Prior to its revival, Molly dancing had been occurring in many parts of the English Midlands and East Anglia but had died out during the early 1930s, the last dancers seen dancing in Little Downham near Ely, Cambridgeshire in 1933 when a tango was performed by two male dancers, one dressed as a woman. The Folk Tradition dictates that its activities are recorded and again Wikipedia relates that ‘The only recorded Molly dances come from Comberton and Girton, villages just outside Cambridge, researched by Russell Wortley and Cyril Papworth. Some examples of the music played for the dancers have survived. These include George Green’s College Hornpipe, collected from the Little Downham Melodeon player’

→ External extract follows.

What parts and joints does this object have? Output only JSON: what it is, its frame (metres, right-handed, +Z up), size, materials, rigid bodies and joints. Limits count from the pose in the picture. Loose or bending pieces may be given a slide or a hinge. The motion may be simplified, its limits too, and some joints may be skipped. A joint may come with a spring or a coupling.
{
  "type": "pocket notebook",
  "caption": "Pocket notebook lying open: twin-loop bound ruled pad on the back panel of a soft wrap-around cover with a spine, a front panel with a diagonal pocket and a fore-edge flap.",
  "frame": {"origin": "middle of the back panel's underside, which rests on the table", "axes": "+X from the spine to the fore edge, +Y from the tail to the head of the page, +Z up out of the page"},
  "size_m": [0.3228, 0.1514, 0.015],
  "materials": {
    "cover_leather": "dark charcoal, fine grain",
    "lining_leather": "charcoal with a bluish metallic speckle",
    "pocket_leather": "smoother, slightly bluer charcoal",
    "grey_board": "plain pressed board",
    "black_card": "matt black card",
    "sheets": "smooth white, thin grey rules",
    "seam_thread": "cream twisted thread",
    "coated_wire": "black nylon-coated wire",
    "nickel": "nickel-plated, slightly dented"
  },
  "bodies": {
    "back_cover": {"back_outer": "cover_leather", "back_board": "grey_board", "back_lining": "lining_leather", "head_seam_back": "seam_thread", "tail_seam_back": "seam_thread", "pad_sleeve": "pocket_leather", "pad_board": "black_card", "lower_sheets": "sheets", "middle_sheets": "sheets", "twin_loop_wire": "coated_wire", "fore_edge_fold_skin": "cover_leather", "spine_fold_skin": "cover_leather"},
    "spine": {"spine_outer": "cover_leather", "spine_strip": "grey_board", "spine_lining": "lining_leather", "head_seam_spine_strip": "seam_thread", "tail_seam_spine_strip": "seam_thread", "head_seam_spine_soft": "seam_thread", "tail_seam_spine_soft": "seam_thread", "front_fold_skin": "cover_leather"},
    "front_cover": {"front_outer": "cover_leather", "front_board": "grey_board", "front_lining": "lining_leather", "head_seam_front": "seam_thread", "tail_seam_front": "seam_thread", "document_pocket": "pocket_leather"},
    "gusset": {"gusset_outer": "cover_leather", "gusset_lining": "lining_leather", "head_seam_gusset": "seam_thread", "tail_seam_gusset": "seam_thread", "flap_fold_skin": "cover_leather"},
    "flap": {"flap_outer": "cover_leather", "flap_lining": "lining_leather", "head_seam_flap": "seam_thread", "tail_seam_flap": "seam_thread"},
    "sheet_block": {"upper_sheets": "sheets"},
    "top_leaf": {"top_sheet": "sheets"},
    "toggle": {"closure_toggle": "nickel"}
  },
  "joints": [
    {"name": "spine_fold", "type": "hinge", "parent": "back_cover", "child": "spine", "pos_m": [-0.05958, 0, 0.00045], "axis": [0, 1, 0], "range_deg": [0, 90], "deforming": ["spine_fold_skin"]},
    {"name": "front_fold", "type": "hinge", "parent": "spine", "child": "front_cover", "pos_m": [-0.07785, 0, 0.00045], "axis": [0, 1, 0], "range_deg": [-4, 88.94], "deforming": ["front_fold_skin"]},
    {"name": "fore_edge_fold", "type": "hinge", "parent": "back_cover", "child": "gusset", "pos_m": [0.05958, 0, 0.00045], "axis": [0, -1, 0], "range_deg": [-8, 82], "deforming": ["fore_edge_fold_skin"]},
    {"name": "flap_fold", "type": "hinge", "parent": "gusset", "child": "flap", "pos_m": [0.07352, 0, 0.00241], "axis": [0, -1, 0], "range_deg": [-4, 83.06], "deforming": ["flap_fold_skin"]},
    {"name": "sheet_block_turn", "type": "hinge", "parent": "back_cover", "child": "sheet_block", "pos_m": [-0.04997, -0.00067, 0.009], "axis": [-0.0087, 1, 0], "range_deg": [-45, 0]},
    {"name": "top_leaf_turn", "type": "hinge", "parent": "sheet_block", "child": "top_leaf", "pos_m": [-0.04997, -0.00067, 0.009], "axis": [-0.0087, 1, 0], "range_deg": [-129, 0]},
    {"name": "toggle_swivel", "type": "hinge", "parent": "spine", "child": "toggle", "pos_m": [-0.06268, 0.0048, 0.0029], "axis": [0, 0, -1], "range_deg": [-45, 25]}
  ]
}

Molly dancing could also be found in north Manchester and Salford on and around May Day (last recorded in Salford c1963). Though (at least by this date) there was no dancing as such, just children dressing up, the boys dressed as girls, and wearing rouge, who would then journey from house to house asking for small amounts of cash. Molly dancing in Manchester was subject of a BBC Radio 4 Making History programme, and elicited a wide response from readers who remembered taking part. The tradition died out rapidly in the late 1950s, in large part because of post-war slum clearance programmes, which resulted in the widespread demolition of housing, and the break-up of communities throughout Manchester.’
Molly dancing is most associated with Plough Monday, the first Monday after Epiphany. Tradition has it that as a way of filling the gap between Christmas and the start of the Spring ploughing season, the ploughboys would tour around the village landowners, offering to dance for money. Those who refused would be penalised in various ways ( similar to trick or treat ) including having a furrow ploughed across the offender’s lawn.

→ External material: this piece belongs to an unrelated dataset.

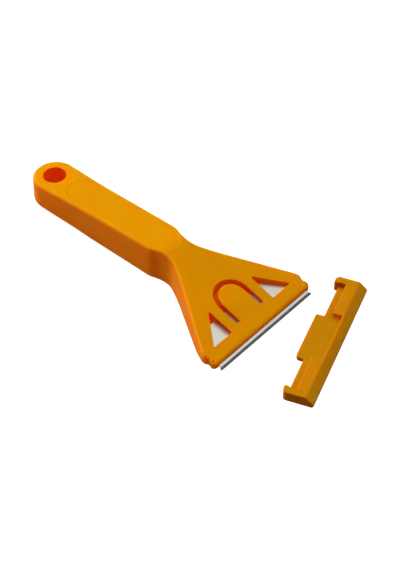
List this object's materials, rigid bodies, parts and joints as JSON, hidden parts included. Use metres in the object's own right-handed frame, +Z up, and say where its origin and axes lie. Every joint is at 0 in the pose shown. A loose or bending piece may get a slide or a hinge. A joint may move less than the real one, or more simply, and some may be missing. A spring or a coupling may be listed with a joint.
{
  "type": "algae scraper",
  "caption": "Hand scraper with a thick moulded handle, a flared head holding a steel blade under a spring tongue, and a loose clip-on blade guard.",
  "frame": {"origin": "middle of the whole outline, scraper and guard together, on the surface they lie on", "axes": "+X along the handle towards the blade, +Z up from the surface, +Y to the left of the handle"},
  "size_m": [0.1772, 0.0784, 0.0178],
  "materials": {
    "orange_plastic": "satin moulded",
    "tongue_plastic": "satin moulded",
    "blade_steel": "ground",
    "guard_plastic": "satin moulded"
  },
  "bodies": {
    "body": {"scraper_body": "orange_plastic"},
    "tongue": {"spring_tongue": "tongue_plastic"},
    "blade": {"blade": "blade_steel"},
    "guard": {"blade_guard": "guard_plastic"}
  },
  "joints": [
    {"name": "blade_slide", "type": "slide", "parent": "body", "child": "blade", "axis": [0.979, 0, -0.2036], "range_m": [0, 0.018]},
    {"name": "tongue_flex", "type": "hinge", "parent": "body", "child": "tongue", "pos_m": [0.03655, -0.00738, 0.00551], "axis": [0, 1, 0], "range_deg": [0, 7], "stiffness_Nm_per_rad": 0.05},
    {"name": "guard_swing", "type": "hinge", "parent": "body", "child": "guard", "pos_m": [0.03579, 0.0214, 0], "axis": [0, 0, -1], "range_deg": [0, 19.9]}
  ]
}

The dancers, wishing to gain employment from those same landowners shortly afterwards, would attempt to conceal their identities by blacking their faces with soot and dressing up in a modified version of their Sunday Best, typically black garments adorned with coloured scarves and other fripperies. It was originally an all-male tradition but with one of the members—the Molly—dressed up as a woman.
On the Pig Dyke Molly website. Tony Forster goes on to say:
‘The Fens has always been a weird place too. from the Peasants Revolt through the drainage system sabotage to the Littleport Riots, Fen people have been frequently revolting – nineteenth century newspapers didn’t regard Molly as very proper:
“The annual vagabondry of the plough witches took place on Monday, to the annoyance of a great number of the inhabitants. These witches principally represent themselves to be agricultural labourers from the neighbouring villages, and disguised in women’s clothes or with blackened faces, make pertinacious demands to all meet for money, entering your house with the greatest effrontery if they can do so unmolested. We really think that this custom would be more honoured in the breach than the observance; all responsible workmen now hold themselves aloof from this idle practice and it is confined chiefly to the lazy and the dissolute, against whom the police might swiftly put in force their authority for the quiet of the town.
A quantity of wild bucolic dances was executed in the street to the enchanting accompaniment of a hurdy-gurdy and a badly tuned fiddle, whilst passers-by were attacked mercilessly for coppers…”
Pig Dyke costumes also contribute to the creation of weirdness. Forster suggests that historically Molly dancers grabbed whatever they could that was bizarre: being painted to resemble Red Indians, dressed and beribboned in a most grotesque fashion to represent various beings, human or otherwise. Costumes included a variety of animal heads – not masks but full heads which were kept from year to year.
The music which accompanies the dancing is also unique, inspired originally by the late Robin Griggs and is uncharactistically for folk tunes based on rock and jazz music. The dances themselves are equally idiosyncratic, more hedonistically flamboyant than the ‘military discipline’ of conventional morris dance. Attraction to audience is fundamental to the Pig Dyke style and the dance style is as varied as the costumes used.
Regarding its anarchic roots, a molly house in 18th-century England was a tavern or private room where gay and cross-dressing men could meet each other either for socialising, including meeting possible partners. Molly houses predated the modern notion of ‘gay bars’. The most famous molly house was reputed to be Mother Clap’s, open for two years from 1724 in Holborn, then a suburban parish of Middlesex a short distance from the City of London. Wikipedia suggests that ‘Patrons of Molly houses formed a distinct subculture in Georgian England. They would take on a female persona, have a female name, and affect feminine mannerisms and speech. Marriage ceremonies between a Mollie and his male lover were enacted to symbolise their partnership and commitment’.
The term ‘molly” was used to denote an effeminate, usually homosexual, male and can be considered a forerunner of the broader ‘homosexual’ identity of our contemporary society.
These images are portaits of Pig Dyke Molly dancers taken at Sidmouth Folk Week in August 2015 and the information taken from both their own website and Wikipedia. There is, of course, no suggestion that members of the Pig Dyke Molly group are in any way associated with Georgian and later historical descriptions.